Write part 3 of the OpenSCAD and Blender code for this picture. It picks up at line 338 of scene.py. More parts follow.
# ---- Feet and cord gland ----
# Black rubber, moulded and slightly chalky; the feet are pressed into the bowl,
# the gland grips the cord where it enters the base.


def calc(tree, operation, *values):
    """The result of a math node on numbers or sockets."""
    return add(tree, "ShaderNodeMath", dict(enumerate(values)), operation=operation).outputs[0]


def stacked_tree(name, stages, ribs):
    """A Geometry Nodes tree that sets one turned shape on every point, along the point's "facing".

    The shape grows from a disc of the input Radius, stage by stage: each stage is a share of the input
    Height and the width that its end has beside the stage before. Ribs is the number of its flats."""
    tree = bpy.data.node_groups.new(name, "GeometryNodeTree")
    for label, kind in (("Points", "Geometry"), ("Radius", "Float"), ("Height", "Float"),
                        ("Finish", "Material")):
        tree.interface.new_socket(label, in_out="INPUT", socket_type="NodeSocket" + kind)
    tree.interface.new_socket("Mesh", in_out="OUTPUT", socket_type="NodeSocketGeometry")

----

Your task: Repeat the lines above exactly.

Task answer:
Write part 3 of the OpenSCAD and Blender code for this picture. It picks up at line 338 of scene.py. More parts follow.
# ---- Feet and cord gland ----
# Black rubber, moulded and slightly chalky; the feet are pressed into the bowl,
# the gland grips the cord where it enters the base.


def calc(tree, operation, *values):
    """The result of a math node on numbers or sockets."""
    return add(tree, "ShaderNodeMath", dict(enumerate(values)), operation=operation).outputs[0]


def stacked_tree(name, stages, ribs):
    """A Geometry Nodes tree that sets one turned shape on every point, along the point's "facing".

    The shape grows from a disc of the input Radius, stage by stage: each stage is a share of the input
    Height and the width that its end has beside the stage before. Ribs is the number of its flats."""
    tree = bpy.data.node_groups.new(name, "GeometryNodeTree")
    for label, kind in (("Points", "Geometry"), ("Radius", "Float"), ("Height", "Float"),
                        ("Finish", "Material")):
        tree.interface.new_socket(label, in_out="INPUT", socket_type="NodeSocket" + kind)
    tree.interface.new_socket("Mesh", in_out="OUTPUT", socket_type="NodeSocketGeometry")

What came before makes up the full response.